Because the single decoder 230 sequentially processes data of multiple decoding buffers 220, a problem may occur when the decoding buffers 220 are managed.
First, when the DTS is equal to the CTS, decoded media can be displayed through a compositor 250 at an appropriate time. However, when a CTS 310 is later than a DTS 320 (that is, DTS(AU1) 320<CTS(AU1) 310), the decoded media cannot be displayed during a predetermined time. In contrast, when a CTS 330 is earlier than a DTS 340 (that is, DTS(AU10) 340>CTS(AU10) 330), decoded media capable of being displayed are absent in a composition memory 240 during a predetermined time and therefore the decoded media cannot be displayed.
FIG. 4 illustrates states of decoding buffers when a single decoder and a single composition memory are used.

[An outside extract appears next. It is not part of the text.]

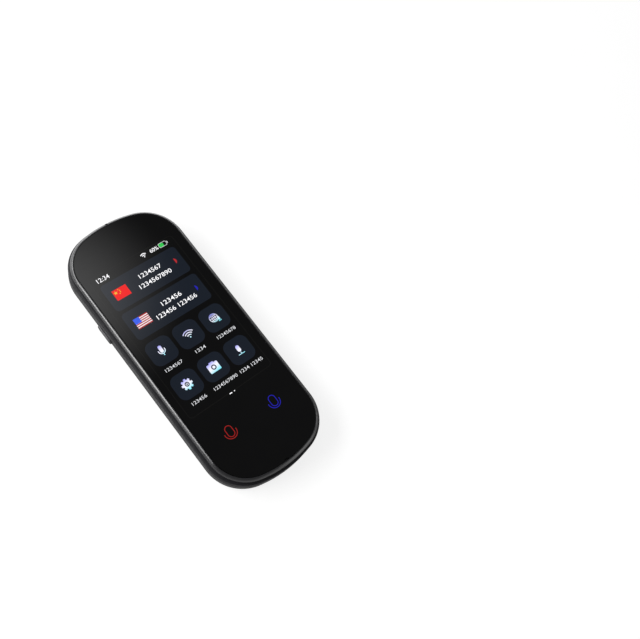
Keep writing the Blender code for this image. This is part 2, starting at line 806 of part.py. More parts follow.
def make_usb_socket():
    face_y = body_length / 2 - usb_setback
    shell_shape = [rounded_rectangle(usb_width, usb_height, usb_height / 2, round_end_steps)]
    shell = flat("usb_shell", shell_shape, usb_depth, steel, (0, face_y, usb_centre_z))
    shell.rotation_euler = (math.pi / 2, 0, 0)
    hollow_height = usb_height - 2 * usb_wall
    hollow_shape = [rounded_rectangle(usb_width - 2 * usb_wall, hollow_height, hollow_height / 2,
                                      round_end_steps)]
    hollow = flat("usb hollow", hollow_shape, usb_depth - usb_floor + cut_overrun, None,
                  (0, face_y + cut_overrun, usb_centre_z))
    hollow.rotation_euler = (math.pi / 2, 0, 0)
    cut(shell, hollow)
    tongue_start = face_y - usb_depth + usb_floor + fit_gap
    block("usb_tongue", (usb_tongue_width, usb_tongue_length, usb_tongue_height), chip_black,
          (0, tongue_start + usb_tongue_length / 2, usb_centre_z - usb_tongue_height / 2))


def make_battery():
    tape_size = (battery_width * battery_tape_share, battery_length * battery_tape_share,
                 battery_tape_thickness)
    place = (battery_centre_x, battery_centre_y, above_floor)
    block("battery_tape", tape_size, tape_black, place, battery_corner)
    low = above_floor + battery_tape_thickness + fit_gap
    height = board_top - low
    battery = block("battery", (battery_width, battery_length, height), battery_grey,
                    (battery_centre_x, battery_centre_y, low), battery_corner)
    round_edges(battery, battery_edge_radius)
    plug_z = under_board - connector_height
    flex_y = battery_high + fit_gap + battery_flex_length / 2
    block("battery_flex", (battery_flex_width, battery_flex_length, flex_thickness), flex_amber,
          (connector_x, flex_y, plug_z - fit_gap - flex_thickness))
    plug_y = flex_y + (battery_flex_length - connector_length) / 2
    block("battery_connector", (connector_width, connector_length, connector_height), milky,
          (connector_x, plug_y, plug_z))


def make_speaker():
    mesh_size = (speaker_width - gasket_wall, speaker_length - gasket_wall, mesh_thickness)
    block("speaker_mesh", mesh_size, steel, (0, speaker_centre_y, above_floor), speaker_corner)
    gasket_z = above_floor + mesh_thickness + fit_gap
    outer = rounded_rectangle(speaker_width, speaker_length, speaker_corner)
    inner = rounded_rectangle(speaker_width - 2 * gasket_wall, speaker_length - 2 * gasket_wall,
                              speaker_corner / 2)
    flat("speaker_gasket", [outer, inner], gasket_thickness, tape_black, (0, speaker_centre_y, gasket_z))
    speaker = block("speaker", (speaker_width, speaker_length, speaker_height), chip_black,
                    (0, speaker_centre_y, gasket_z + gasket_thickness + fit_gap), speaker_corner)
    round_edges(speaker, small_corner)


def make_board_flex():
    low = lower_board_high - board_flex_overlap
    high = main_board_low + board_flex_overlap
    block("board_flex", (board_flex_width, high - low, flex_thickness), flex_amber,
          (board_flex_x, (low + high) / 2, under_board - flex_thickness))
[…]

The decoder 430 sequentially accesses and decodes data of each of the decoding buffers 420 during a predetermined time and repeats an operation for accessing the next decoding buffer. The data is stored in a composition memory 440 and a compositor 450 displays the stored decoded data. A frame indicated by a black box is a frame (for example, I-frame) capable of being immediately decoded in each stream. When the decoder 430 accesses an arbitrary buffer, the frame capable of being immediately decoded in the decoding buffers 420 may not be placed in an access point, that is, a front end thereof. In this case, there is a problem in that an unnecessary delay time occurs until the frame capable of being immediately decoded is placed in a front end of the decoding buffers 420.
Accordingly, there is a need for an improved apparatus and method for receiving multiple streams in a mobile broadcast system that prevents a delay in time of a frame to be placed in a front end of decoding buffers.